What authority do you propose to gate who is and is not allowed to design semiconductors?

The x86 ISA started at 8 bits, sharing design elements with an earlier 4 bit device. It was successfully extended first to 16 and then 32 bits. Extension to 64 bits was inevitable. The fact that a hungry competitor fulfilled this inevitability before the market forced Intel to do so is an interesting detail and little more. The fact that this obvious evolution was all that was necessary to wipe out Itanium is telling.




The authority of patents and license agreements that Intel had with AMD, partially forced by a court agreement, without them x64 would never happened in a legal way.

Intel 80x86 architecture was successfully to 16 and then 32 bits, by Intel.


> Intel 80x86 architecture was successfully to 16 and then 32 bits, by Intel.
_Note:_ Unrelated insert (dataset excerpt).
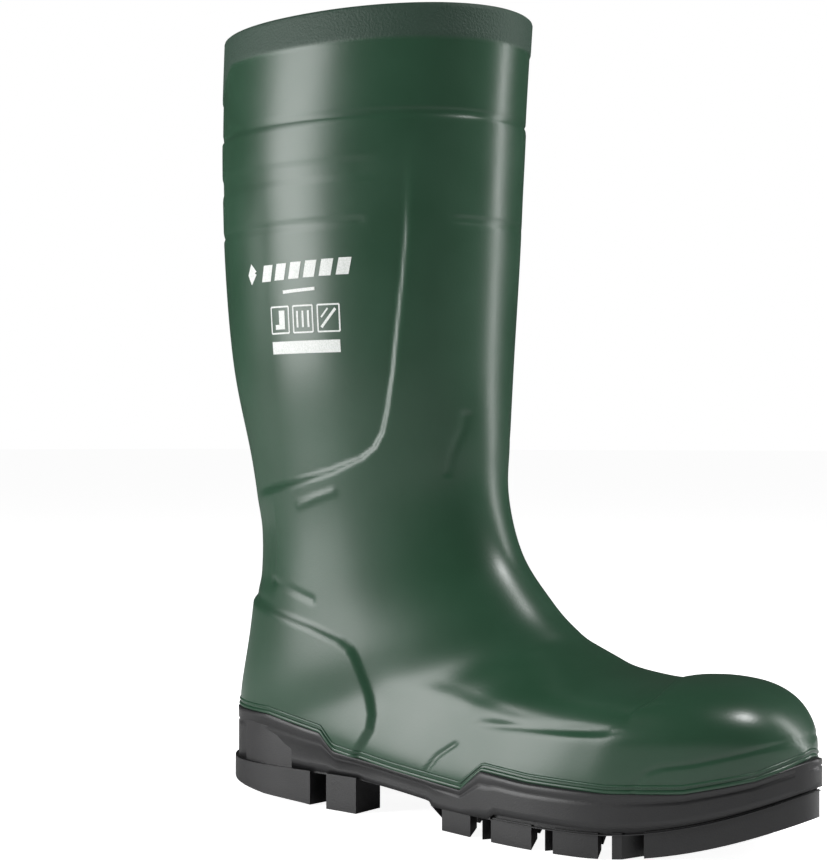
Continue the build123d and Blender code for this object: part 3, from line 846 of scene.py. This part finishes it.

Intel would have been forced to extend x86 to 64 bits sans AMD. The market wanted address space. It did not want a "better" ISA, a new programming paradigm and all the other junk. The part of Intel still listening to customers understood this and Project Yamhill (Intel's 64 bit extension to x64) was underway at least a year before the first AMD x86_64 device appeared and after the first Itanium devices were sold. They knew they had a product the market didn't want and started moving to 64 bit x86 before AMD even delivered their first K8.


Market would have taken whatever was available to buy.